Our Lady of Guadalupe - given to me by the poet Grevel Lindop

Our Lady of Guadalupe – given to me by the poet Grevel Lindop

For today’s poem in my  Anthology from Canterbury Press Waiting on the Word we return to the poet Grevel Lindop with an honest meditation on a visit to Mexico entitled ‘For our Lady of Guadelupe’. You can hear me read this poem by clicking on the title or the play button. After the Waiting on the Word anthology was published, for which Grevel had kindly given me permission to include this poem,  we met up and he actually gave me  the image he had bought on his visit and which is part of the subject of the poem and of my reflections on it. I was very moved by the gift and the little statue sits on my desk, so as Linda had not done an image for today I have included a photo of it here.  As I wrote about that statue in the commentary:

We know too, from this first verse, that this mind-changing journey is one the poet himself has to make himself. Those lines,

where I will buy her plastic image later

garish, I hope, and cheap,

 

are highly significant, implying that when he first arrived he might have disdained the stalls of plastic images. It is only after his actual encounter with Our Lady of Guadalupe that he understands their value and comes back to buy one….What we learn on the journey of this poem is that the devotion of the poor may transfigure cracked and broken, even poor and shoddy material more effectively than the finesse and fine taste of the sceptical rich

You can find the whole of my short reflective essay on this poem in Waiting on the Word, which is now also available on Kindle As always you can hear me read the poem by clicking on the title or the ‘play’ button

For Our Lady of Guadelupe

 

The taxi windscreen’s broken,

lightning-starred with a crack from one corner:

signature of a stone from the Oaxaca road.

It drops me by the shanty-town of stalls

where I will buy her plastic image later –

garish, I hope, and cheap,

for kitsch is authenticity.

 

A jagged rift of space

splits the old basilica’s perfect Baroque,

an intricately-cracked stone egg

atilt on sliding subsoil where the Aztec

city’s lake was carelessly filled in.

Crowds pass its listing shell without a glance,

heading for the concrete-and-stained-glass

 

swirl that mimics

Juan Diego’s cloak, where she appeared

and painted her own image on the fabric

to show sceptical bishops

how perfect love could visit a poor Indian

after the wars, and fill his cloak with roses.

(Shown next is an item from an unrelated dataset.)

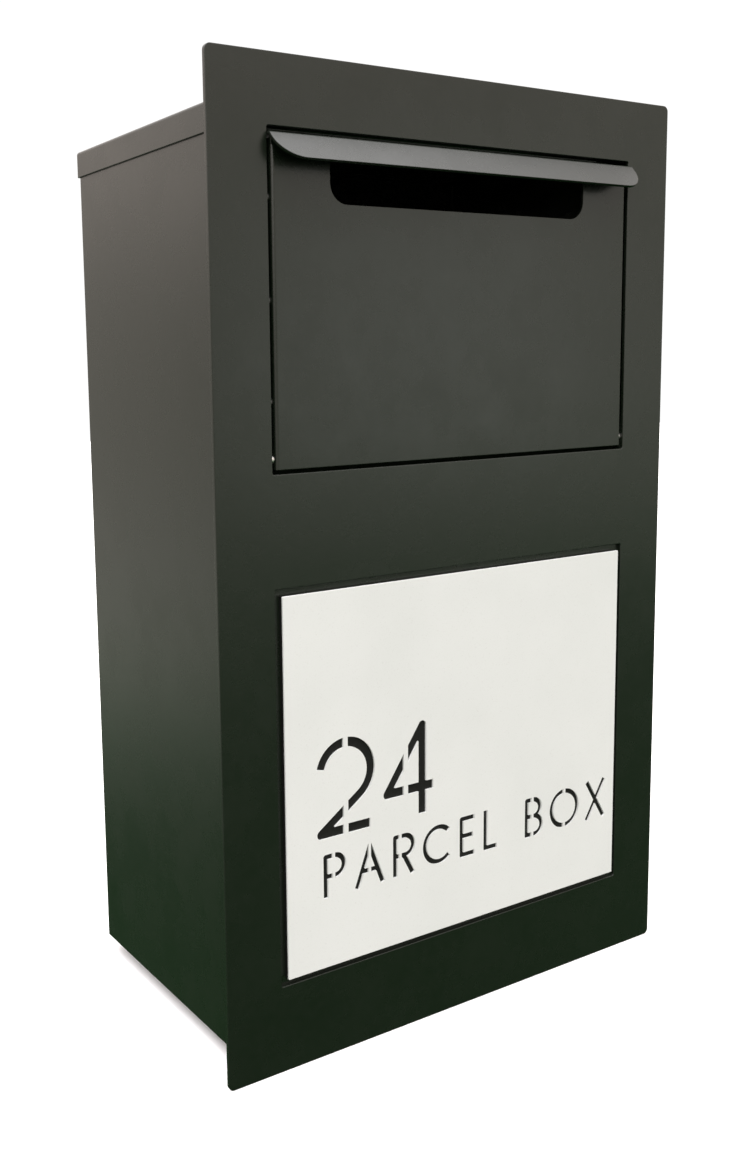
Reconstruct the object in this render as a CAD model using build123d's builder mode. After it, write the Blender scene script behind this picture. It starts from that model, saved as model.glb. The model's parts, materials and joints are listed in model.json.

Now the cloak’s under glass behind the altar.

 

A priest celebrates Mass,

but we walk round the side

to queue for the moving pavement that will take us closer,

its mechanical glide into the dark

floating us past the sacred cloth

and her miraculous, soft, downcast gaze:

not Spanish and not Indian but both,

 

lovely mestiza Virgin, reconciler

who stands against the flashbulbs’ irregular

pizzicato of exploding stars,

and while we slide on interlocking steel

opens for us her mantle, from which roses

pour and pour in torrents, like blood

from a wound that may never be healed.